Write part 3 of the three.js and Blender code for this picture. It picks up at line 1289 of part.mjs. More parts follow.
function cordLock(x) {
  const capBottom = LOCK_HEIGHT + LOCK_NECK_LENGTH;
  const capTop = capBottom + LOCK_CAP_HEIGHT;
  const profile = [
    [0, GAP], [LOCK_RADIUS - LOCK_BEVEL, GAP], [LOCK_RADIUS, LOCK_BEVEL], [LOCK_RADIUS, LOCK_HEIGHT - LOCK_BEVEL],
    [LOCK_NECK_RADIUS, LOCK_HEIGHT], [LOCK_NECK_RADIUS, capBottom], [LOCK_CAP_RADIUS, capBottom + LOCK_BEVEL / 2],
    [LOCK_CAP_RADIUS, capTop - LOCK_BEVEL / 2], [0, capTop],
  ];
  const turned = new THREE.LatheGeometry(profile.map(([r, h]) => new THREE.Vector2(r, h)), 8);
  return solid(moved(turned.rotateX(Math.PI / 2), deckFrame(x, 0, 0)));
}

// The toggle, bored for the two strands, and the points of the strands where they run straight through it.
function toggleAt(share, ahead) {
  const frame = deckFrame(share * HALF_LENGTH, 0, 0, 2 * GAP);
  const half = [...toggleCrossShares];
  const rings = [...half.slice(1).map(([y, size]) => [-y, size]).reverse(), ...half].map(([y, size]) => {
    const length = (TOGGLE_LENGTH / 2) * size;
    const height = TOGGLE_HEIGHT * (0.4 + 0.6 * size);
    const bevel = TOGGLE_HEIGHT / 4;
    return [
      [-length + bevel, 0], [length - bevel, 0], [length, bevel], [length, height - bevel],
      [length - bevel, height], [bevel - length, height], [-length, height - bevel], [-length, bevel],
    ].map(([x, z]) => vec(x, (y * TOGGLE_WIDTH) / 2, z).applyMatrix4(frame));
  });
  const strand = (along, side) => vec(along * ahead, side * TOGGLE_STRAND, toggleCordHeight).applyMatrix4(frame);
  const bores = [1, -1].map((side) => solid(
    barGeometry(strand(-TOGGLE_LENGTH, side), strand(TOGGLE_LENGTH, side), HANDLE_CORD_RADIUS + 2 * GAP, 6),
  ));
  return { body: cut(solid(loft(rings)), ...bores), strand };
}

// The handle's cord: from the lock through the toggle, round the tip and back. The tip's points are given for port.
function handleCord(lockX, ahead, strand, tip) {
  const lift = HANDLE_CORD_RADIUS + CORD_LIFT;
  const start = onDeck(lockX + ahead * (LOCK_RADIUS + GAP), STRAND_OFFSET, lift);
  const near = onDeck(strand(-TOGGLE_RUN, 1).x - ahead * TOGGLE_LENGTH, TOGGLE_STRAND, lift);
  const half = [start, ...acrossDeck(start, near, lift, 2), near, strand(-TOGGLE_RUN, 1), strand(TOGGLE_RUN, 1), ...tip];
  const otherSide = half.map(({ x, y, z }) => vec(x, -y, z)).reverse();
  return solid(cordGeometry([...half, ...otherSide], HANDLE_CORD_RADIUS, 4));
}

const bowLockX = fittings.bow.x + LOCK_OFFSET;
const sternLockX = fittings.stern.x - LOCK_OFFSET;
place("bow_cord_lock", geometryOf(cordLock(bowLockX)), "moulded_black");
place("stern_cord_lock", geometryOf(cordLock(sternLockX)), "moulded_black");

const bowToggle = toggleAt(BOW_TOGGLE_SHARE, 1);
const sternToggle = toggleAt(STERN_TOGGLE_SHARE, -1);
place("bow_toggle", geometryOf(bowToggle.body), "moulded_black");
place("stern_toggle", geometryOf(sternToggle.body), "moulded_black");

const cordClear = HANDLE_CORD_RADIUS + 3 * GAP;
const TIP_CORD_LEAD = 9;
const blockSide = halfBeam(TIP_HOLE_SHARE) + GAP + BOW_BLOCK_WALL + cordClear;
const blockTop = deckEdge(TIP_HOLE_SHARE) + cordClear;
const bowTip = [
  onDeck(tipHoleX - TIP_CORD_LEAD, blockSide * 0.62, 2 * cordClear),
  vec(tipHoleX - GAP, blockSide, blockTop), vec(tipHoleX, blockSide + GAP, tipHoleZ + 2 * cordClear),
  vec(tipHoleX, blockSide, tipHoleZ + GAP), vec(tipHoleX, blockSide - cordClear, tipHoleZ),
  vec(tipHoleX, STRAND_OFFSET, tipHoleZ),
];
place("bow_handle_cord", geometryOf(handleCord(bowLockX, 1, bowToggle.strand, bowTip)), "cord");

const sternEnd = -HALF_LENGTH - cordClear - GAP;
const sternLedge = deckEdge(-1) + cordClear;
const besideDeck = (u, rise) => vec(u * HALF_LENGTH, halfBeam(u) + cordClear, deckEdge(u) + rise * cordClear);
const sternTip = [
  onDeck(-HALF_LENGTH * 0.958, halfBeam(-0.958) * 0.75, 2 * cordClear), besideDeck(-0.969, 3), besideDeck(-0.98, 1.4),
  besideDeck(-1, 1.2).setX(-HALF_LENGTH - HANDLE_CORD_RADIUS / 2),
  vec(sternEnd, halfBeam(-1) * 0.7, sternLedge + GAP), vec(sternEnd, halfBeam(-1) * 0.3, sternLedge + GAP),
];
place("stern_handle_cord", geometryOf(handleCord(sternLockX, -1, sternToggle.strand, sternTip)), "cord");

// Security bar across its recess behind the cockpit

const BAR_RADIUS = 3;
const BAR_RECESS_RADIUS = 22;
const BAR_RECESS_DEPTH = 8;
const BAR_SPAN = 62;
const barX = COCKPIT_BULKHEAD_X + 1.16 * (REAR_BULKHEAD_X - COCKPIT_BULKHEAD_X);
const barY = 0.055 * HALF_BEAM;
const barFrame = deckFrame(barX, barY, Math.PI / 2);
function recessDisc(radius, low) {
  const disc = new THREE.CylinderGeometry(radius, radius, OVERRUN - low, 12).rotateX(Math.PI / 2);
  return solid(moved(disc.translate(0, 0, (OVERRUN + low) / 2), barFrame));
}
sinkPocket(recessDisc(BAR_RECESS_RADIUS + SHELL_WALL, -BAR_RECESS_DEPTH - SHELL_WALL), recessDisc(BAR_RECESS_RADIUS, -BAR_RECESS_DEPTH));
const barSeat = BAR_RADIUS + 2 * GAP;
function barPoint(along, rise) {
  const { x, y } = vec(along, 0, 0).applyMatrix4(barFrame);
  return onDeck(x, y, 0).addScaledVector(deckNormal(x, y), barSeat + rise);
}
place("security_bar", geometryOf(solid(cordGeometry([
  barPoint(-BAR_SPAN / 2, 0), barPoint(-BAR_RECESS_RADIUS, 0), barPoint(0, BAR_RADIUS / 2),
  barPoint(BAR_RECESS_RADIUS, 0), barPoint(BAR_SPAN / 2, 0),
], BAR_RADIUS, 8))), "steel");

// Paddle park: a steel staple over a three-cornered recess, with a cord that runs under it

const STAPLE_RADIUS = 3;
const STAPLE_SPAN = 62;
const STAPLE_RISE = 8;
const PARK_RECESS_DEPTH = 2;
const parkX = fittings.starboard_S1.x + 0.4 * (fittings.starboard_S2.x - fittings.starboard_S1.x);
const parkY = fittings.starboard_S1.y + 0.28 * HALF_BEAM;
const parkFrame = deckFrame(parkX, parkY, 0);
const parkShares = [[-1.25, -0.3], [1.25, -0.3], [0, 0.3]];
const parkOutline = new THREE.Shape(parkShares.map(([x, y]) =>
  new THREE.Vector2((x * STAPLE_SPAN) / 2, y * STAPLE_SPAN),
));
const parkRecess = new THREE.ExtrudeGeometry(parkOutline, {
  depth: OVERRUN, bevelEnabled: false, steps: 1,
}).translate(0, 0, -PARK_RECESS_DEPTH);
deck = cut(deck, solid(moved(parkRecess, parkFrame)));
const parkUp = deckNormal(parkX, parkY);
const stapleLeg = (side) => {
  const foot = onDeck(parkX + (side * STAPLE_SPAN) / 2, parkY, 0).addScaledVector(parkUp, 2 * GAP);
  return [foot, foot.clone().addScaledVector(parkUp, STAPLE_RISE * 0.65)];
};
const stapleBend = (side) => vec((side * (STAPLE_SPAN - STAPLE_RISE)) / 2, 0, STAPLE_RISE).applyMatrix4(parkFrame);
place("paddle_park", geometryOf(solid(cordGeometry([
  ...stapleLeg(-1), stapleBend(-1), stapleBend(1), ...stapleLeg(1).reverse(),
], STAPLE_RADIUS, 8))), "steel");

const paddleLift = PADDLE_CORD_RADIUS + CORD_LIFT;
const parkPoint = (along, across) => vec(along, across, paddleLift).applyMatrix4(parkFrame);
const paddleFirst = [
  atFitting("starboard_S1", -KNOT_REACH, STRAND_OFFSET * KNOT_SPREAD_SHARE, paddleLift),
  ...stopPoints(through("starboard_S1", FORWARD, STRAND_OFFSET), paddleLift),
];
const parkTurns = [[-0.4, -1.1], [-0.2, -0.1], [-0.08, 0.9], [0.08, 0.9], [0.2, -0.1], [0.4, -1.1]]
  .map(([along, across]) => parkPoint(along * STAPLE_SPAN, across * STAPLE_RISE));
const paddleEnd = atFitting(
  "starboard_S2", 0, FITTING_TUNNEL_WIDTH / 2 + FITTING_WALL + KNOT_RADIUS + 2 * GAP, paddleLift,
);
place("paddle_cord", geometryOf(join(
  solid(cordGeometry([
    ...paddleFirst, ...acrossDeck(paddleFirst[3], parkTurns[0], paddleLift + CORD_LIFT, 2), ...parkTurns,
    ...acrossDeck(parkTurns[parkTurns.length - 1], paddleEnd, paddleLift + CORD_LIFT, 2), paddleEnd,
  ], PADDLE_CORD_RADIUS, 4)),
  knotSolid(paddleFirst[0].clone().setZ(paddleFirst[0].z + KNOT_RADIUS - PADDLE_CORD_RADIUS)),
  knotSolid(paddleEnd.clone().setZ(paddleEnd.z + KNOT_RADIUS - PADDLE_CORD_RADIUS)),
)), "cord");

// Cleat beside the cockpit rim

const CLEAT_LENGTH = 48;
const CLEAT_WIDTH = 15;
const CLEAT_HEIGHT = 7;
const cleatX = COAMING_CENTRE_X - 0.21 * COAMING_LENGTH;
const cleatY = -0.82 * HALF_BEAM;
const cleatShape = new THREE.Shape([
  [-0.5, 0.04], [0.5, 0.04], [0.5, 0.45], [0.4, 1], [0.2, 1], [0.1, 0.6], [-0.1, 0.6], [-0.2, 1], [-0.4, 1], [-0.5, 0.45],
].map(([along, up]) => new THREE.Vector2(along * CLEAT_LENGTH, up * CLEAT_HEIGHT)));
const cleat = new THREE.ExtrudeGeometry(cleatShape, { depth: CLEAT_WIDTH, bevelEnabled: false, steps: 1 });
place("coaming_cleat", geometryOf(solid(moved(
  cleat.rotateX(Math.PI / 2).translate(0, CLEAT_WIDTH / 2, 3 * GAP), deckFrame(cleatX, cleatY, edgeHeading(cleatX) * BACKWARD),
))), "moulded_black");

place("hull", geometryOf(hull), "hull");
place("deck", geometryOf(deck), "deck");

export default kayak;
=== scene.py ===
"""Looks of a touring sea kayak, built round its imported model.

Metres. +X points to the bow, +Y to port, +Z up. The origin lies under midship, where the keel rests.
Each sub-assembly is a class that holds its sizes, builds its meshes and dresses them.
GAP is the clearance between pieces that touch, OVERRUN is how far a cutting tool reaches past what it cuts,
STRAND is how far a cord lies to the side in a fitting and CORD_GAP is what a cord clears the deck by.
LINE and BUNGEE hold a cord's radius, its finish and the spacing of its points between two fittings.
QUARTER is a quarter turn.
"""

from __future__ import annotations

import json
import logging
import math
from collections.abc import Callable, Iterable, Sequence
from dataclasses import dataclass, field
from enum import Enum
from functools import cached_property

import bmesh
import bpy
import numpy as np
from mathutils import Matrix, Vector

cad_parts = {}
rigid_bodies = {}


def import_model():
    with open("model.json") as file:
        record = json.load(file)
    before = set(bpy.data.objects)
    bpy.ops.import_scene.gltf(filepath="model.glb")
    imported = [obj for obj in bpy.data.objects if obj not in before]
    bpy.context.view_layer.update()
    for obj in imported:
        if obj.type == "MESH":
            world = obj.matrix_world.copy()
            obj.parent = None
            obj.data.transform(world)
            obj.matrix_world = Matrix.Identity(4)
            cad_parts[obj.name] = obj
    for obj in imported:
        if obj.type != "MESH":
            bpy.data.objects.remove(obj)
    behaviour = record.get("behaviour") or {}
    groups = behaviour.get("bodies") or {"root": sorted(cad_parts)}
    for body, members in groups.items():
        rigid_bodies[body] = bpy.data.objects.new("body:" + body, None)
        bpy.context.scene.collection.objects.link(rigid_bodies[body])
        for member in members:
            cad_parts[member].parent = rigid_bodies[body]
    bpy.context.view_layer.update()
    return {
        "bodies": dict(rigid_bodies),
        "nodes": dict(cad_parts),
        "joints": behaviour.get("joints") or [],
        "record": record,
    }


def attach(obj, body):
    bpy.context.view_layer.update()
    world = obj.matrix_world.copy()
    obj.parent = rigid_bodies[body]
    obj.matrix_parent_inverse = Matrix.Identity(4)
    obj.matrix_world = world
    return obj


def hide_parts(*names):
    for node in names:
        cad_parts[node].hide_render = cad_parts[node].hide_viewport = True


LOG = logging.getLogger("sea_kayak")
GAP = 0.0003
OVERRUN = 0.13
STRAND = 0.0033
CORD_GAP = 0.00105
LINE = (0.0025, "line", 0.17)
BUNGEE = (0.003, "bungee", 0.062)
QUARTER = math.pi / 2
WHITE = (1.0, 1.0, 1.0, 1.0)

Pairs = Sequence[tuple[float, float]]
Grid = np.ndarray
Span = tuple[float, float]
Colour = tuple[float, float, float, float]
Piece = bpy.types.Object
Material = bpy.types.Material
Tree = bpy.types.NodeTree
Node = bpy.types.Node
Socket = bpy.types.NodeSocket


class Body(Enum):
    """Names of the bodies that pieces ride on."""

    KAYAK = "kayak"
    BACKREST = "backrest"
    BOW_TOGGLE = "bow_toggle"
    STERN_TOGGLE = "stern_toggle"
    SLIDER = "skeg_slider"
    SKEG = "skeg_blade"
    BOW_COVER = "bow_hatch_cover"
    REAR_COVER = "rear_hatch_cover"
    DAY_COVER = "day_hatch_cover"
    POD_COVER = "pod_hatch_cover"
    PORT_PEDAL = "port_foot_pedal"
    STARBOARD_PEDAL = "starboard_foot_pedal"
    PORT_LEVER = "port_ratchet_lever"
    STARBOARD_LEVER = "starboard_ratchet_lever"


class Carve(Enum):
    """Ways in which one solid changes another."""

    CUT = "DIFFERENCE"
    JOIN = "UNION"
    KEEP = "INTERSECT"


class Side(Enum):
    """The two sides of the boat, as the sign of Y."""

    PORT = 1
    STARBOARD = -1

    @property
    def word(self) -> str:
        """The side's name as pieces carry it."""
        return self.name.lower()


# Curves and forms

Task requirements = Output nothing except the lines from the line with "cad_parts[member].parent = rigid_bodies[body]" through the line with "two sides of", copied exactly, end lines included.

Complete response =
            cad_parts[member].parent = rigid_bodies[body]
    bpy.context.view_layer.update()
    return {
        "bodies": dict(rigid_bodies),
        "nodes": dict(cad_parts),
        "joints": behaviour.get("joints") or [],
        "record": record,
    }


def attach(obj, body):
    bpy.context.view_layer.update()
    world = obj.matrix_world.copy()
    obj.parent = rigid_bodies[body]
    obj.matrix_parent_inverse = Matrix.Identity(4)
    obj.matrix_world = world
    return obj


def hide_parts(*names):
    for node in names:
        cad_parts[node].hide_render = cad_parts[node].hide_viewport = True


LOG = logging.getLogger("sea_kayak")
GAP = 0.0003
OVERRUN = 0.13
STRAND = 0.0033
CORD_GAP = 0.00105
LINE = (0.0025, "line", 0.17)
BUNGEE = (0.003, "bungee", 0.062)
QUARTER = math.pi / 2
WHITE = (1.0, 1.0, 1.0, 1.0)

Pairs = Sequence[tuple[float, float]]
Grid = np.ndarray
Span = tuple[float, float]
Colour = tuple[float, float, float, float]
Piece = bpy.types.Object
Material = bpy.types.Material
Tree = bpy.types.NodeTree
Node = bpy.types.Node
Socket = bpy.types.NodeSocket


class Body(Enum):
    """Names of the bodies that pieces ride on."""

    KAYAK = "kayak"
    BACKREST = "backrest"
    BOW_TOGGLE = "bow_toggle"
    STERN_TOGGLE = "stern_toggle"
    SLIDER = "skeg_slider"
    SKEG = "skeg_blade"
    BOW_COVER = "bow_hatch_cover"
    REAR_COVER = "rear_hatch_cover"
    DAY_COVER = "day_hatch_cover"
    POD_COVER = "pod_hatch_cover"
    PORT_PEDAL = "port_foot_pedal"
    STARBOARD_PEDAL = "starboard_foot_pedal"
    PORT_LEVER = "port_ratchet_lever"
    STARBOARD_LEVER = "starboard_ratchet_lever"


class Carve(Enum):
    """Ways in which one solid changes another."""

    CUT = "DIFFERENCE"
    JOIN = "UNION"
    KEEP = "INTERSECT"


class Side(Enum):
    """The two sides of the boat, as the sign of Y."""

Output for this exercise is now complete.